I paired St. Thomas Apostle on a tour last year with Louis Sullivan’s amazing Russian Orthodox Holy Trinity Cathedral of 1903, which is also being assiduously restored.

But these all are somewhat well known – there are many that are undiscovered, or at least little viewed by those outside of their congregations because they are off the beaten track.

Metropolitan Missionary Baptist Church, built in 1899 by Hugh Garden as Third Church of Christ Scientist, West Washington Boulevard.

First Baptist Congregational, built in 1869 by Gurdon Randall, on Union Park at Ashland.

Eighth Church of Christ Scientist, Leon Stanhope, 1910, on South Michigan Avenue

Metropolitan Apostolic Community Church, originally built as 41st Street Presbyterian Church by John Long, on South King Drive.

Quinn Chapel A.M.E., built by and for the city’s first African-American congregation in 1891.

First Church of Deliverance, built by Walter T. Bailey in 1939 – an amazing Art Deco structure that pioneered gospel music radio broadcasts.

Kenwood United Church of Christ, William Boyington and Otis Wheelock, 1888, made of Maryland granite and a great example of Richardsonian Romanesque style.

And of course, one of the great Chicago treasures: Second Presbyterian Church on South Michigan Avenue, with its awe-inspiring Arts and Crafts interior featuring the city’s finest collection of stained glass, including a wealth of Tiffany windows.

Now, these last eight examples are all protected as Chicago Landmarks, and they all chose that status.
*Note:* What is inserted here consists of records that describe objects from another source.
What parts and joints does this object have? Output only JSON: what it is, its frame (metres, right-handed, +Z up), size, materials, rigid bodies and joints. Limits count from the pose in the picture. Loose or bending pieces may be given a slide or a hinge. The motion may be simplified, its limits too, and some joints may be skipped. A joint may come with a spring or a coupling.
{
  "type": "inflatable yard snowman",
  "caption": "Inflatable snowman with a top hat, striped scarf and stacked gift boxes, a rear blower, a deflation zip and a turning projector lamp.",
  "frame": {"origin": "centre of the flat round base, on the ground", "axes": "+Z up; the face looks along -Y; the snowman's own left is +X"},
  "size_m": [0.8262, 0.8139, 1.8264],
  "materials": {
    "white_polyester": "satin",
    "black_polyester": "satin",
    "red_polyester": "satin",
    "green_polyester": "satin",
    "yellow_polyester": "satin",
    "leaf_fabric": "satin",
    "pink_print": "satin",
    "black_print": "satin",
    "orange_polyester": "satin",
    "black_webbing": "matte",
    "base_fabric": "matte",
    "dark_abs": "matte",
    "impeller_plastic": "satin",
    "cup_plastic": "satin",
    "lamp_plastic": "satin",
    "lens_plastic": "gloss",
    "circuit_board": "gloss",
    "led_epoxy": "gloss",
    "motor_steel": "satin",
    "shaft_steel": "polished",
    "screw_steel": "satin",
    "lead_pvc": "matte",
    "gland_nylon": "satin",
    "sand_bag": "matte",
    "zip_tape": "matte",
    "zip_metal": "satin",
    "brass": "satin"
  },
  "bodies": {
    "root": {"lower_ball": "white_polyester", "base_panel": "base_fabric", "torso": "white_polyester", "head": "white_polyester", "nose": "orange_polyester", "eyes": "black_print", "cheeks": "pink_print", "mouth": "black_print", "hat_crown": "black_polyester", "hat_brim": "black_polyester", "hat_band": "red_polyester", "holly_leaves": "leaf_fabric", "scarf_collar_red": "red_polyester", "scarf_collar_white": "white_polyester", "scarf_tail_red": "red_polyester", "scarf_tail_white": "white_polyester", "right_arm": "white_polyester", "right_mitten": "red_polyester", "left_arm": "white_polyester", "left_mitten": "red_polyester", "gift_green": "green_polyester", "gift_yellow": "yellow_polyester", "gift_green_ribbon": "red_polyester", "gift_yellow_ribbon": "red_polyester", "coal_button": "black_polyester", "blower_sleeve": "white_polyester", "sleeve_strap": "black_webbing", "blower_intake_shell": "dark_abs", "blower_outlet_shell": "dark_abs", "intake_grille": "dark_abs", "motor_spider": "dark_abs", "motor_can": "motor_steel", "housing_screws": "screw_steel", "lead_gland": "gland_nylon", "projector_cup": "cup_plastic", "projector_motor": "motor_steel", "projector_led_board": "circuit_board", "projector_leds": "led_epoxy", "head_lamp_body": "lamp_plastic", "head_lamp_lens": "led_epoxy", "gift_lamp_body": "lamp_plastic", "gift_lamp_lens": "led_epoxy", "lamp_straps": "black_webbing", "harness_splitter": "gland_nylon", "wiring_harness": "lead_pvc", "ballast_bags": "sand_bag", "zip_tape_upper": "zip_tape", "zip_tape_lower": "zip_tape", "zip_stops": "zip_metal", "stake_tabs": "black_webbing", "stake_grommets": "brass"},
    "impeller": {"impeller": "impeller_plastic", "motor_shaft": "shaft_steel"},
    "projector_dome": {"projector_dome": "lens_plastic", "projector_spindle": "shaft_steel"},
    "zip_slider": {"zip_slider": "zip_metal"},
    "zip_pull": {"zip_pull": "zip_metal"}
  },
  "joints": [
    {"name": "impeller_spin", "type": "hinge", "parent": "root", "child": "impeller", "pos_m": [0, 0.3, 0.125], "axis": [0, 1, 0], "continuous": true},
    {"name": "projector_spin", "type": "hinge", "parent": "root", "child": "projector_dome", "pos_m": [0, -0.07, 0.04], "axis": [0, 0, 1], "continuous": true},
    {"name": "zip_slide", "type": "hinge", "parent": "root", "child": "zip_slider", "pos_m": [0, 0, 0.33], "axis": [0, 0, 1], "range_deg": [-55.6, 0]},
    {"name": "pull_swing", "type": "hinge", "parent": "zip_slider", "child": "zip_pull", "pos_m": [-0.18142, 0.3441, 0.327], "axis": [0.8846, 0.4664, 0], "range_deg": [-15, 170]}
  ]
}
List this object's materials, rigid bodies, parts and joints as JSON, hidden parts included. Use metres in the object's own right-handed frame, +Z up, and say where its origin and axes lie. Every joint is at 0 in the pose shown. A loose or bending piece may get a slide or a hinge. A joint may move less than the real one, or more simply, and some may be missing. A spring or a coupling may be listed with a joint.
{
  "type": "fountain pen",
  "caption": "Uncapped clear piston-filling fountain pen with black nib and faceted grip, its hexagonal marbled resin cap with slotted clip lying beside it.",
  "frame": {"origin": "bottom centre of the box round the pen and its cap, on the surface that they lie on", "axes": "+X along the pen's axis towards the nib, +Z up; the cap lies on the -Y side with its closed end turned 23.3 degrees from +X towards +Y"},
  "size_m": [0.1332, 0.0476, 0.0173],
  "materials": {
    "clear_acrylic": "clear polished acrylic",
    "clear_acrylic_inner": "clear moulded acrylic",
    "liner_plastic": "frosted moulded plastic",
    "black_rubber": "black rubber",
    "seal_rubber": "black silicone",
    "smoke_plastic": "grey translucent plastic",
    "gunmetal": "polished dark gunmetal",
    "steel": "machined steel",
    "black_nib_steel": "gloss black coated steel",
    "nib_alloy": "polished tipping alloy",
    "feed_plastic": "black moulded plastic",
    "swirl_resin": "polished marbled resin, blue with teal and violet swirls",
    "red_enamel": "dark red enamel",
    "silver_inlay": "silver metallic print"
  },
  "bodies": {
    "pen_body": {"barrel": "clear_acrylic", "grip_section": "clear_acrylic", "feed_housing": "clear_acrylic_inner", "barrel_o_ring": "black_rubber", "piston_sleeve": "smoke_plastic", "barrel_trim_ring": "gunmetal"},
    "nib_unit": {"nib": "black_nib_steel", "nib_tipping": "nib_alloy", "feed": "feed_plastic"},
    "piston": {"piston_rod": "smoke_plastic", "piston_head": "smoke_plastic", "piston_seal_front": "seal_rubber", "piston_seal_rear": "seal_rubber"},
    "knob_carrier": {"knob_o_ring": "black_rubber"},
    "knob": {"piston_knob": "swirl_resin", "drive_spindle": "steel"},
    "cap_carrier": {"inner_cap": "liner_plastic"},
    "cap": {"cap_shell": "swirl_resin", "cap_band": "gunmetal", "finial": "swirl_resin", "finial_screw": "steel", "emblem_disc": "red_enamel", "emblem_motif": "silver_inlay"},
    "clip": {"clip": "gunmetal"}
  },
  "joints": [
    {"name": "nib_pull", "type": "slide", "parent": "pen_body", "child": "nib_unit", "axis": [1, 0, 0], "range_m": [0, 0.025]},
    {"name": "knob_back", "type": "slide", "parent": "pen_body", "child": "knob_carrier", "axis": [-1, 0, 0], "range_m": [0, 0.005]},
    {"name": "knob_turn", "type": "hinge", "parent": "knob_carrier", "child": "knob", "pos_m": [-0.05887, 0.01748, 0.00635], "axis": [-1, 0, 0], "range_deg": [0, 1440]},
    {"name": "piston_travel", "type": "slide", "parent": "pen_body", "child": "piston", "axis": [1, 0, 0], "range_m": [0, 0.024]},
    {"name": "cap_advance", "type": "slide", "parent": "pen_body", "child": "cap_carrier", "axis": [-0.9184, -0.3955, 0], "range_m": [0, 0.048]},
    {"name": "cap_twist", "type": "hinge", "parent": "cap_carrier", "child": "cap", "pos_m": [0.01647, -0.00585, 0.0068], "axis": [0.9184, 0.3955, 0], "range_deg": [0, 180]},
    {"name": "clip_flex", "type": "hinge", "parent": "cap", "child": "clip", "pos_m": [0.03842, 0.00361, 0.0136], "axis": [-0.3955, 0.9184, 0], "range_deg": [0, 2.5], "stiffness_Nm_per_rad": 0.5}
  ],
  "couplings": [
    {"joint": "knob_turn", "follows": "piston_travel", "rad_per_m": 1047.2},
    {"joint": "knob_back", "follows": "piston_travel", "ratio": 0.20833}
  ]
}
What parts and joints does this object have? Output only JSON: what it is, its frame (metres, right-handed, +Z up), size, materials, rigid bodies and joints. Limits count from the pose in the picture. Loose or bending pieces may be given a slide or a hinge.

All eight (and many others like them) were landmarked by largely African-American congregations in inner-city neighborhoods. Chicago Landmark status was a way to save their church. Most of the churches and other houses of worship in Chicago that are official Chicago Landmarks share these characteristics. Back in 1987 the city attempted to landmark Fourth Presbyterian Church on North Michigan Avenue, a prosperous congregation in one of the city’s best locations. The resistance led to a change in the landmarks law that prevented houses of worship in active use from becoming landmarks unless they sought the status.

Of course, politically, few aldermen would landmark an active house of worship without the owner’s consent – it would be a bad move politically. So, in fact, most of the houses of worship landmarked before 1987 also actively sought the status.

This of course, is K.A.M.- Isaiah Israel synagogue, a Chicago Landmark built in 1922 by Alfred Alschuler. It is now the SAFEST place on earth to attend services, because it sits across the street from Barack Obama’s house.

The effort to preserve historic houses of worship received another boost last year when Chicago again became home to a preservation organization focused on this problem – Partners for Sacred Places, founded in Philadelphia in 1988, opened a Chicago office led by Gianfranco Grande. If I had a spare minute, I would help them out, because they are doing great work helping congregations learn how to preserve these often challenging, large buildings.

I have more favorites to show you, but it will take several more blogs to do so….

October 2011 Update:

Always liked St. Nicholas Ukrainian on Oakley – Worthmann & Steinbach, with 13 domes and great murals added for the millenial celebration in 1988.